Circa il 20% dei pugili professionisti sviluppa almeno una delle malattie neuropsichiatriche. A stabilirlo è una recente ricerca tedesca effettuata presso l’Università di Monaco di Baviera. Ma quali sono le complicanze acute e tardive che possono aspettarsi i pugili durante tutto il corso della loro carriera? Questa è la domanda studiata da Hans Förstl della Technical University e dai suoi co-autori, le cui conclusioni sono state pubblicate sul Deutsches Ärzteblatt International.

La loro valutazione dei maggiori studi sul tema della salute nei pugili negli ultimi 10 anni ha prodotto i seguenti risultati: la conseguenza più rilevante è il knock-out (o K.O.), che è conforme alle regole dello sport e che, in termini neuropsichiatrici, corrisponde alla concussione cerebrale. Inoltre, i pugili sono a rischio sostanziale di contrarre delle lesioni gravi alla testa, cuore e allo scheletro, come conseguenze subacute rilevate in seguito ad alcuni sintomi persistenti accusati dopo i combattimenti come mal di testa, problemi di udito, nausea, andatura instabile e perdita di memoria. I deficit cognitivi dopo un trauma craniocerebrale sono misurabili se i sintomi persistono più a lungo nella percezione soggettiva dell’individuo.
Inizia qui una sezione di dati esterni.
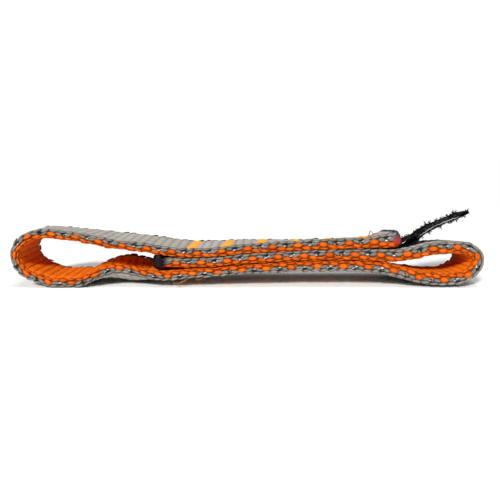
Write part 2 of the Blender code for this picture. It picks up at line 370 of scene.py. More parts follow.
@dataclass(frozen=True)
class WovenNylon(Finish):
    """Dyed, woven nylon 6 filament yarn: painted highlights on its crests, painted shade in its gaps.

    Four point attributes colour it. Crown is 0 deep in the weave and 1 on a yarn's crest, and paints
    shade in the gaps and a highlight on the crests; tone is a shade of its own for each yarn; melt is 1
    where heat has fused the yarn; and the fourth is 1 at the inner cut end, which lies in shade
    between the plies and is painted near black there.
    """

    # deep is painted shade for the gaps in the weave, crest a painted highlight for the crests
    deep: str
    body: str
    crest: str
    melted: str
    # near black painted shade over the inner cut end, which lies between the plies
    painted_end_shade: str = "1a0c14"
    filament_mm: float = 0.16  # real filaments are 0.03 mm, drawn coarser so that they show

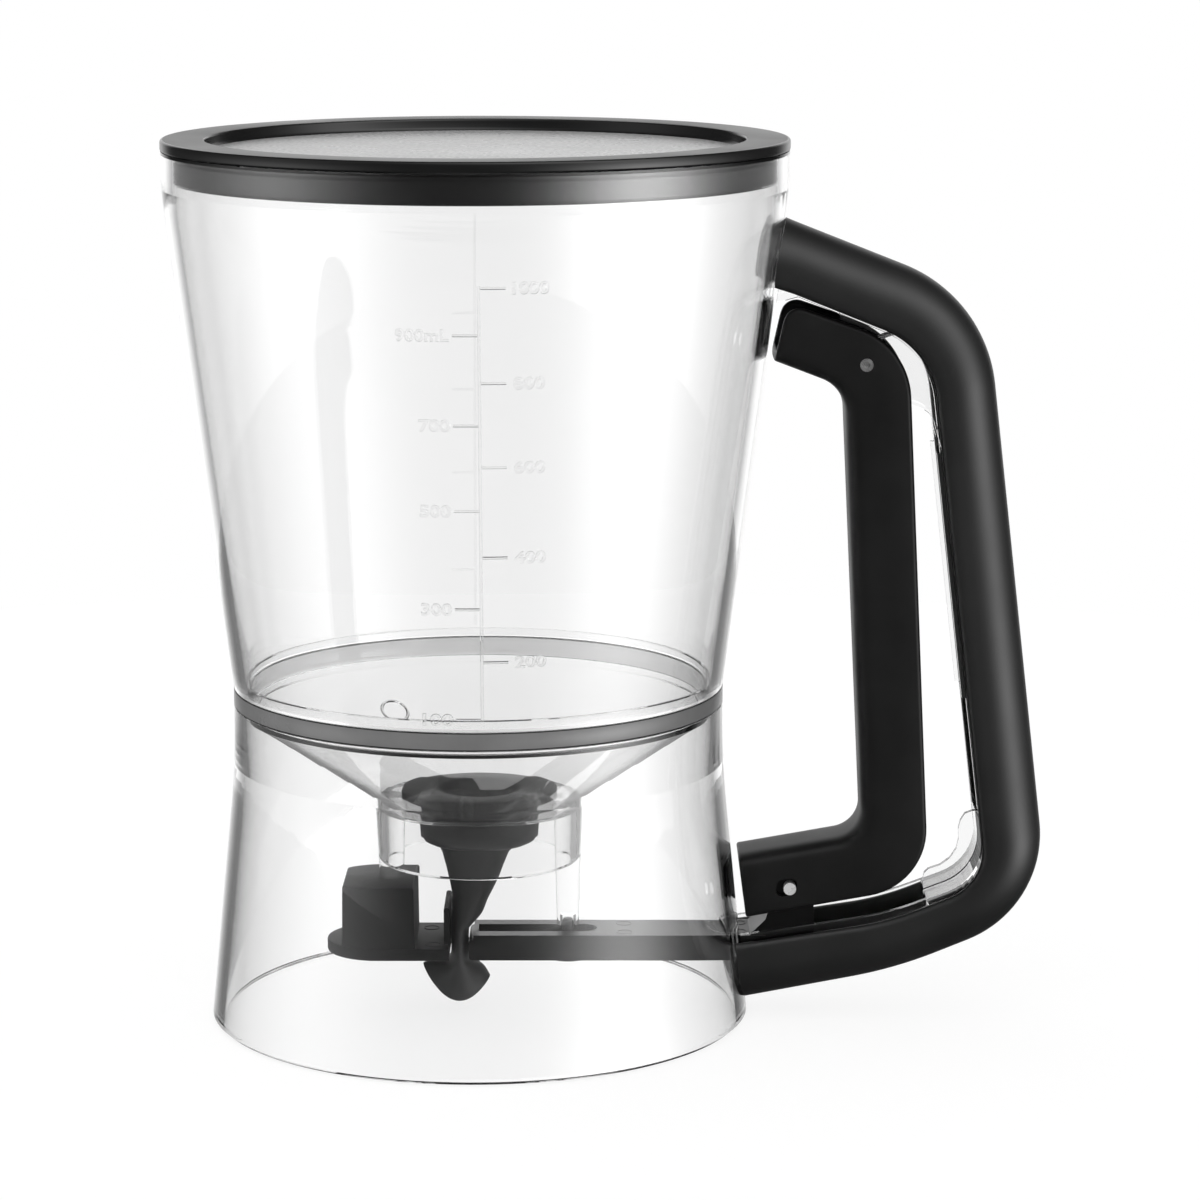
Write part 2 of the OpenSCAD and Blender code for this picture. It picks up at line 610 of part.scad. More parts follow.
// Closed six-sided tube along a line that never runs along Y
module tube(line, r) {
    n = len(line);
    k = 6;
    rings = [for (i = [0:n - 1])
        let (t = unit(line[min(i + 1, n - 1)] - line[max(i - 1, 0)]),
             u = unit(cross(t, [0, 1, 0])), v = cross(t, u))
        for (j = [0:k - 1]) line[i] + r * (cos(60 * j) * u + sin(60 * j) * v)];
    polyhedron(rings, concat([[for (j = [0:k - 1]) j]],
                             [[for (j = [k - 1:-1:0]) (n - 1) * k + j]],
                             [for (i = [0:n - 2], j = [0:k - 1])
                                 let (a = i * k + j, b = i * k + (j + 1) % k)
                                 each [[a, a + k, b + k], [a, b + k, b]]]));
}

module return_spring() {
    gap = min([for (i = [0:len(spring_line) - 1], j = [0:len(spring_line) - 1])
        if (j - i > ring_n / 2) norm(spring_line[i] - spring_line[j]) - 2 * wire_r]);
    echo(least_gap_of_spring = gap);
    color([0.8, 0.8, 0.82]) tube(spring_line, wire_r);
}

// ---------------------------------------------------------------- handle
// Back of the handle and the open edge of its channel, from the hopper to the skirt
handle_n = [12, 10, 5];
handle_back = [[hopper_at(top.y - 14.6), top.y - 14.6], top + [41.9, -31.45], foot + [65.6, 23.1],
               foot + [32.3, 9.4], [skirt_at(3.2), 3.2]];
handle_edge = [[hopper_at(top.y - 28.4), top.y - 28.4], top + [29.6, -41.3], foot + [51, 30.5],
               foot + [29.8, 22.1], [skirt_at(17.2), 17.2]];
handle_back_r = [31, 25, 95];
handle_edge_r = [18, 11, 60];

module handle_cover() {
    color([0.16, 0.16, 0.17])
        channel(soft_path(handle_back, handle_back_r, handle_n),
                soft_path(handle_edge, handle_edge_r, handle_n),
                cover_w, cover_t, cover_back, cover_round, cover_k, wall_at = [0, 1]);
}

// Closed outline between a line moved in by d and the jug's axis
function extended(p, q) = let (u = unit(q - p)) p - u * (p.x / u.x);
function inside_of(v, r, d) =
    let (m = moved(v, d), k = len(m) - 1)
    soft_path(concat([extended(m[0], m[1])], [for (i = [1:k - 1]) m[i]], [extended(m[k], m[k - 1])]),
              less(r, d), handle_n);
// What lies on the jug's side of the handle's back, d inside it
module inside_back(d) polygon(inside_of(handle_back, handle_back_r, d));
// What lies on the jug's side of the channel's open edge, d inside it
module inside_edge(d) polygon(inside_of(handle_edge, handle_edge_r, d));
// Outline of the jug with the gap where the handle is seated on it
module jug_outline()
    polygon([[0, -beyond], [foot_r + seat, -beyond], [foot_r + seat, 0], [waist_r + seat, flare_z],
             [waist_r + seat, waist_z], [mouth_r + seat, rim_z - mouth_band_h],
             [mouth_r + seat, rim_z + beyond], [0, rim_z + beyond]]);
beyond = 30;                       // the outline runs past the jug's ends

// Depth below the cover's back where a frame of half width y fits inside its rounding
frame_fit = 0.2;
function fit_depth(y) =
    cover_back + frame_fit + (cover_round - cover_back)
        * (1 - pow(1 - pow(y / (cover_w / 2 - cover_t - frame_fit / 2), cover_k), 1 / cover_k));
rail_out = cover_w / 2 - cover_t - 0.3;
strip_out = rail_out - 0.5;
rail_from = fit_depth(rail_out);   // depth below the cover's back where the rails begin
lining = fit_depth(strip_out);     // depth of the frame's back strip
frame_end_x = foot.x + 38.4;       // the slot for the bar's upright end reaches to here
stop_z = 44.4;                     // top of the lower corner's ledge and fin
band_z = [71, 124];                // the rails stand out between these heights

// Edge of the clear side rails, just past the cover's open edge
rail_edge = [[hopper_at(top.y - 28.8), top.y - 28.8], top + [29.3, -41.7], foot + [50.9, 31.4],
             foot + [29.7, 23.3], [skirt_at(18.6), 18.6]];
rail_edge_r = [17.6, 11, 60];
module inside_rail(d = 0) polygon(inside_of(rail_edge, rail_edge_r, d));

gusset_at = [[-5, -28], [-5, -32], [-1.8, -31.4], [2.6, -30.2], [2.6, -28]];  // below the mouth
module rail_outline()
    difference() {
        union() {
            difference() {
                inside_back(rail_from);
                inside_rail();
            }
            // part that stands out beside the grip
            intersection() {
                difference() {
                    inside_edge(-1);
                    inside_edge(1);
                }
                translate([top.x, band_z[0]]) square([60, band_z[1] - band_z[0]]);
            }
            // gusset below the hopper's mouth
            polygon([for (p = gusset_at) top + p]);
        }
        jug_outline();
    }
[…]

Alcuni, circa il 10-20% dei pugili, sviluppava un persistente deficit neuropsichiatrico. Il trauma cerebrale ripetuto in una lunga carriera da pugile può portare alla demenza del pugile (riconosciuta come una vera e propria condizione come demenza pugilistica), che è neurobiologicamente simile al morbo di Alzheimer.

Per quanto riguarda i rischi per la salute, una netta differenza esiste tra i professionisti e i dilettanti della boxe. I pugili dilettanti sono esaminati regolarmente ogni anno e prima degli incontri di pugilato, mentre i professionisti si sottopongono ai loro incontri senza tali misure di protezione. In considerazione del rischio che le lesioni possono derivare in caso di alterazione delle prestazioni cerebrali, a breve o lungo termine, sarebbe opportuno prendere alcune misure precauzionali anche in ambito professionale, concludono i ricercatori.